Abstract

The objective of this study is to answer the question whether adjudicating a ban on holding a position (or positions), practicing a profession (or professions) or conducting activities related to the upbringing, treatment, education or care of minors for storing or possessing pornographic content with the participation of a minor child is legally justified de lege lata. The authors present their standpoint on the basis of a detailed analysis of the elements of penal measures under Articles 39(2) and 39(2a) of the Polish Criminal Code and the conditions for adjudicating these measures provided for in Articles 41(§1) and 41(§1a) of the Criminal Code. For this purpose, a review of Canadian, American, Swiss, German and Czech studies on the correlation between crimes involving child pornography and physical sexual abuse of minors has been conducted. At a later stage, a formal-dogmatic exegesis of rights protected by the types of prohibited acts criminalizing the possession or storage of child pornography, the concept of ‘damage to a minor’ and the collision arising from the application of Article 41(§1) and Article 41(§1a, sentence 2) of the Criminal Code has been undertaken.
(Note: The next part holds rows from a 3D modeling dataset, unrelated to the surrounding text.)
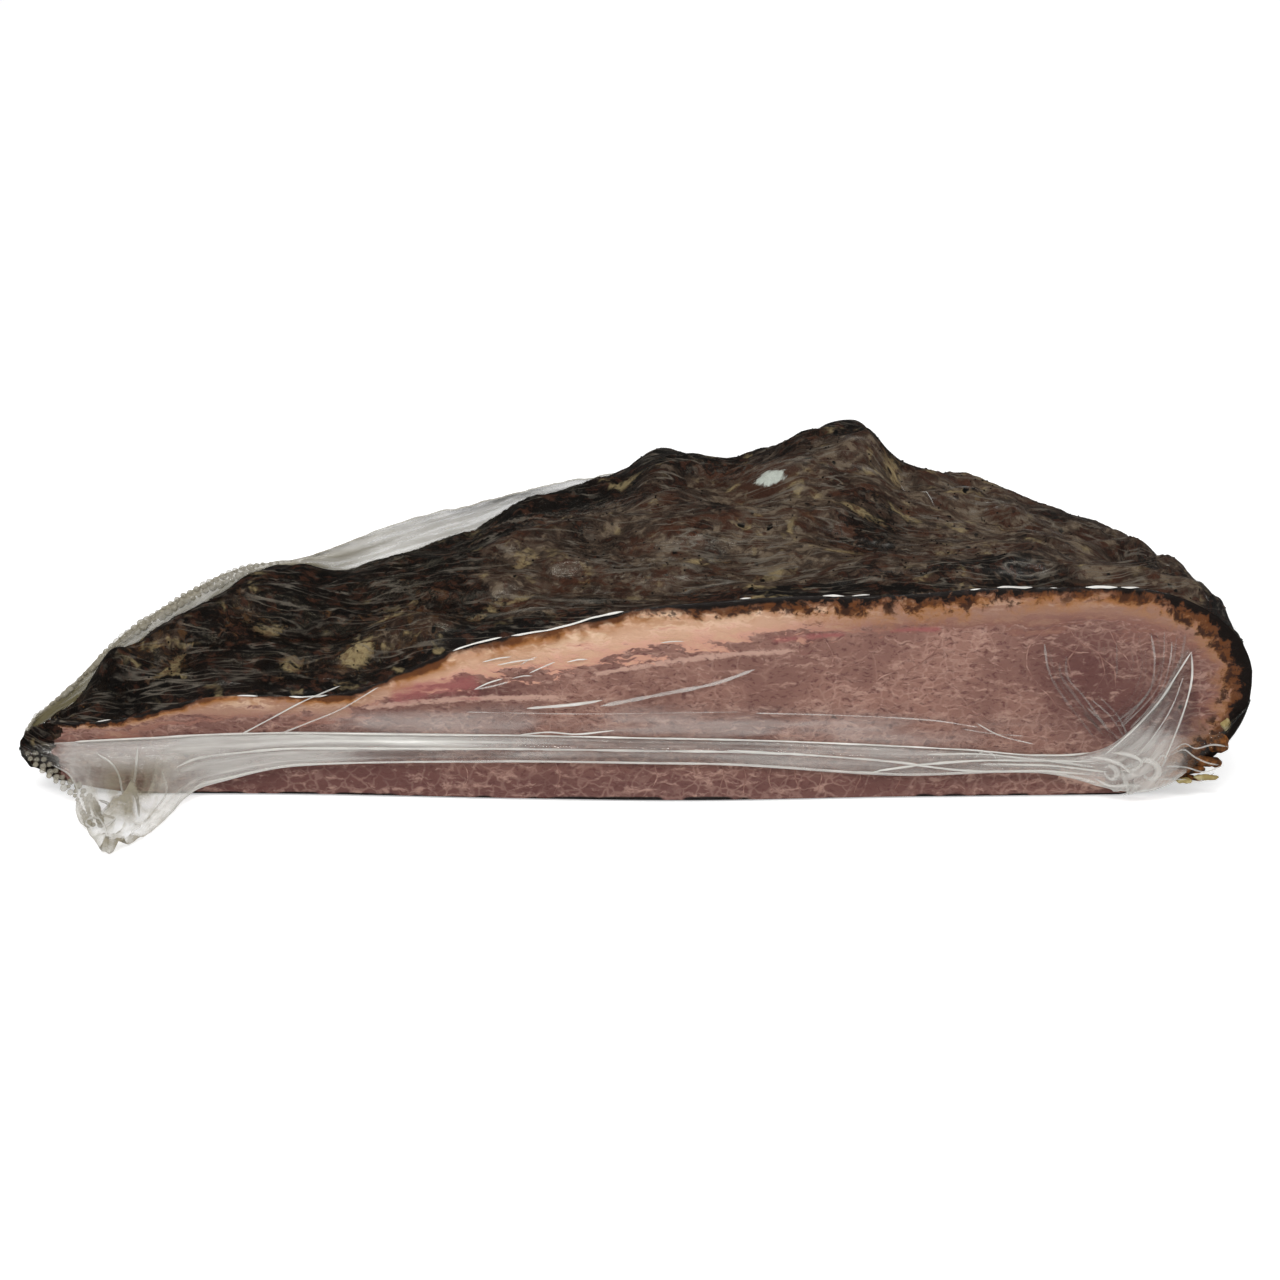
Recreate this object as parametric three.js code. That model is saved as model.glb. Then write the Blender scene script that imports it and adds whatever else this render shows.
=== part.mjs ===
// A smoked beef brisket, cut lengthwise, sealed in a clear vacuum bag. Millimetres, +Z up.
// X runs along the brisket, from the thin tip (-X) to the thick end (+X), and the cut face looks to -Y.
// The origin is on the flat underside. The bag clings to the meat, so the two are one lofted solid. Each
// section of it carries the film's free edges as two thin fins: the seam that stands behind the bark, and
// the fold that hangs over the foot of the cut face. The fold spreads over the ground as the bag's corner
// near the tip, and is gathered up near the thick end.
import * as THREE from "three";

// ---- Driving sizes -------------------------------------------------------------------------------------
const TIP_X = -216; // thin end of the meat
const END_X = 211; // thick end of the meat
const CUT_Y = -70; // plane of the knife cut
const STATIONS = 92; // sections along the brisket
const TIP_ROUND = 14; // length over which the tip closes
const END_ROUND = 50; // length over which the thick end closes
const TIP_MID_Z = 17; // height on which the tip closes
const END_MID_Z = 41; // height on which the thick end closes
const END_BULGE = 4.5; // how far the thick end swells past the cut face
const END_BULGE_FROM = 110; // where that swelling starts
const END_BULGE_DEPTH = 62; // how far behind the cut it is greatest

// Profiles along X, as [x, value] rows; each is a smooth curve through its rows.
const CUT_TOP = smooth([
  [-213, 27.5], [-181, 28.4], [-150, 36.5], [-101, 38.5], [-62, 54.5], [-7, 66], [45, 70], [80, 71],
  [120, 76.5], [209, 77],
]); // top edge of the cut face
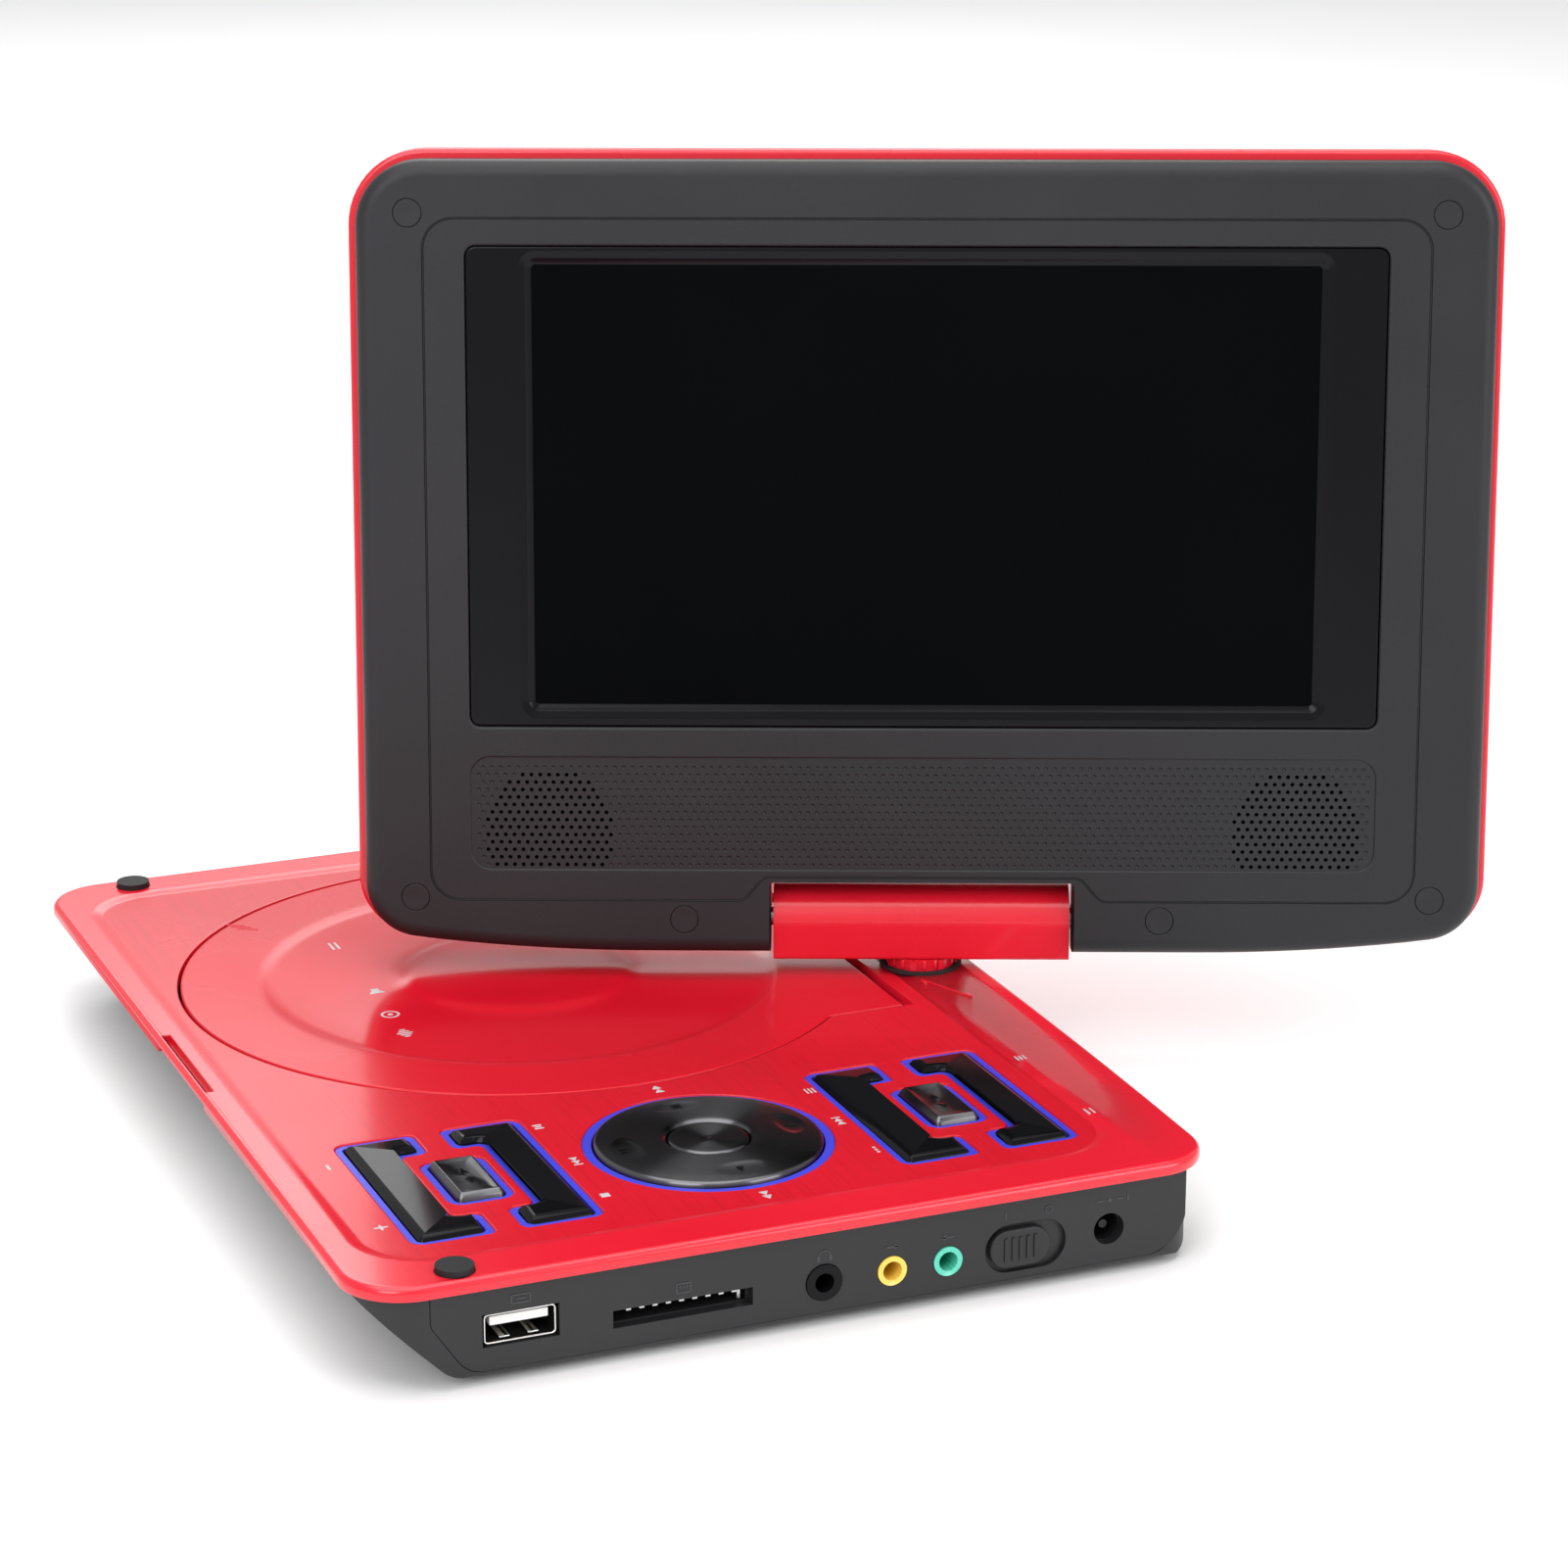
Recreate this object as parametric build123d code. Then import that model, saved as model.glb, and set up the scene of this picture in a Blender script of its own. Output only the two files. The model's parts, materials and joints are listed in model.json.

The conclusion that emerges from both the hitherto achievements of empirical research and the appropriately made formal-dogmatic analysis indicates that at present there are no legal grounds to adjudicate the said criminal ban in the case of possessed or stored, and not self-created, child pornography. Nonetheless, a possible social unrest arising from the fact of a professional contact with children by persons having or storing such materials may be accommodated by a simple amendment to the Article 41(§1a, sentence 2) of the Criminal Code, as proposed by the authors.